Если Меттерних удостоился титулов «первого европейца», «первого министра Европы», то Генца именовали «секретарем Европы», даже «крестным отцом Священного союза». «Я был доверенным министра, которого люто ненавидели либералы во всех странах… Мне выпала редкостная участь вести протоколы шести конгрессов суверенов и двух министерских конгрессов в Вене, Париже, Аахене, Карлсбаде, Троппау, Лайбахе и Вероне… Я всегда сознавал, что дух времени в конце концов окажется сильнее нас… Но, несмотря на это, с верностью и упорством я осуществлял выпавшую на нашу долю задачу»{51} — так подводил Генц итоги своей жизни и деятельности.

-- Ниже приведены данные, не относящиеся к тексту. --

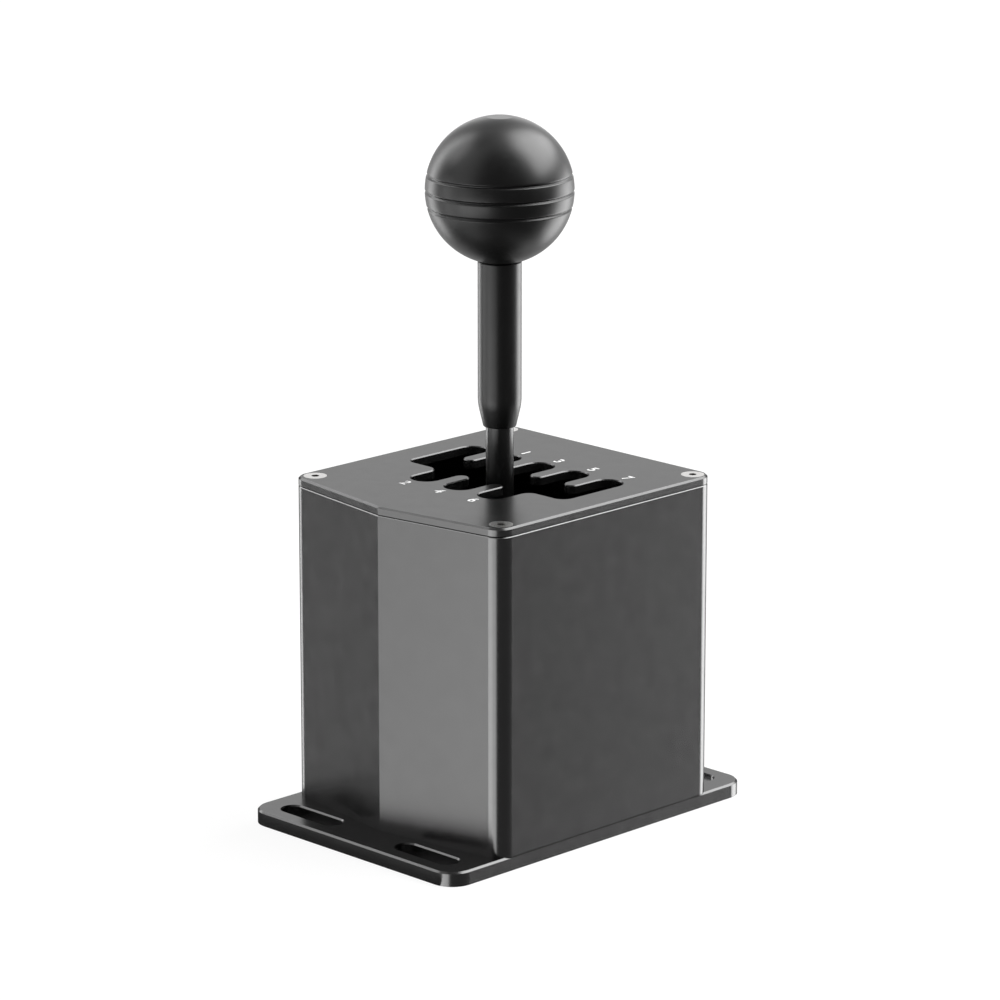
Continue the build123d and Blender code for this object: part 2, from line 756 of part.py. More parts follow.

Лично Генц не отличался высокой моралью. Этот выходец из добропорядочной прусской буржуазной семьи привык вести вполне аристократический образ жизни. Современникам он запомнился не столько своими делами в качестве «серого преосвященства» при Меттернихе, сколько связью со знаменитой балериной Фанни Эйслер. Генц не гнушался брать деньги и «подарки» от официальных представителей всех европейских дворов, от частных лиц, надеявшихся в своих интересах использовать его влияние. Обладая изысканным эстетическим вкусом, Генц мог испытывать наслаждение от произведений писателей и поэтов, которых он считал своими политическими врагами, например Гейне и Байрона.
Патрон Генца Меттерних вошел в историю как искусный мастер политического лавирования и манипулирования. Но это не должно затемнять того факта, что он не колеблясь готов был применить самые крайние репрессивные меры, когда считал их более целесообразными. Поддерживать эквилибриум нелегко, так как враждебные силы — их Меттерних именовал «социалистами» или «анархистами» — постоянно пытаются его разрушить. Поэтому против них пригодно любое оружие, любые методы, включая интервенцию. Генц полностью разделял эту жесткую позицию и, как обычно, разработал соответствующее обоснование.
Так, в марте 1831 г. появились его «Замечания о праве на интервенцию», где, обобщая богатую практику Священного союза, задним числом он трактует это право фактически как неограниченное.
На словах Меттерних не отвергал умеренные реформы сверху, говорил о том, что стабильность не следует отождествлять с застоем и неподвижностью. Однако реформистская практика была ему абсолютно чужда. Реформа для него тождественна уступке, а уступки расшатывают «систему». На его взгляд, законодательные и административные правила не рассчитаны на уступки, они и сами по себе постоянно улучшают положение дел, а уступки означают принесение в жертву суверенитета монарха. В нормальные времена реформы не нужны, потому что и без них все идет хорошо, а во времена потрясений они еще больше усугубляют беспорядок. Один из основных принципов Меттерниха заключается в следующем) «Когда страсти накалены, нельзя и помышлять о реформах; мудрость рекомендует в таких ситуациях ограничиться сохранением»{52}. Уже на исходе лет, пребывая в Англии, Меттерних живо отреагировал на речь одного умеренного английского консерватора, который усматривал мудрость государственного деятеля в том, чтобы определить подходящий момент, когда можно пойти на уступки: «Моя концепция государственного деятеля совершенно иная. Истинная заслуга государственного деятеля… состоит в том, чтобы избегать ситуации, в которой уступки могут стать необходимыми»{53}.
Ностальгия по славным временам до 1789 г. мешала Меттерниху разглядеть и верно оценить новые социальные силы в обществе XVIII в. «Рабочего вопроса» для него практически не существовало, к буржуазии он испытывал глубокое презрение. В ее либеральных устремлениях он видел смертельную угрозу своей системе, проявление невежественной «самонадеянности», чреватой «моральной гангреной» для общественного организма. Меттерних избегал контактов с богатой и образованной венской буржуазией, не понимал внутреннего мира и реальных интересов класса, теснившего феодальную знать.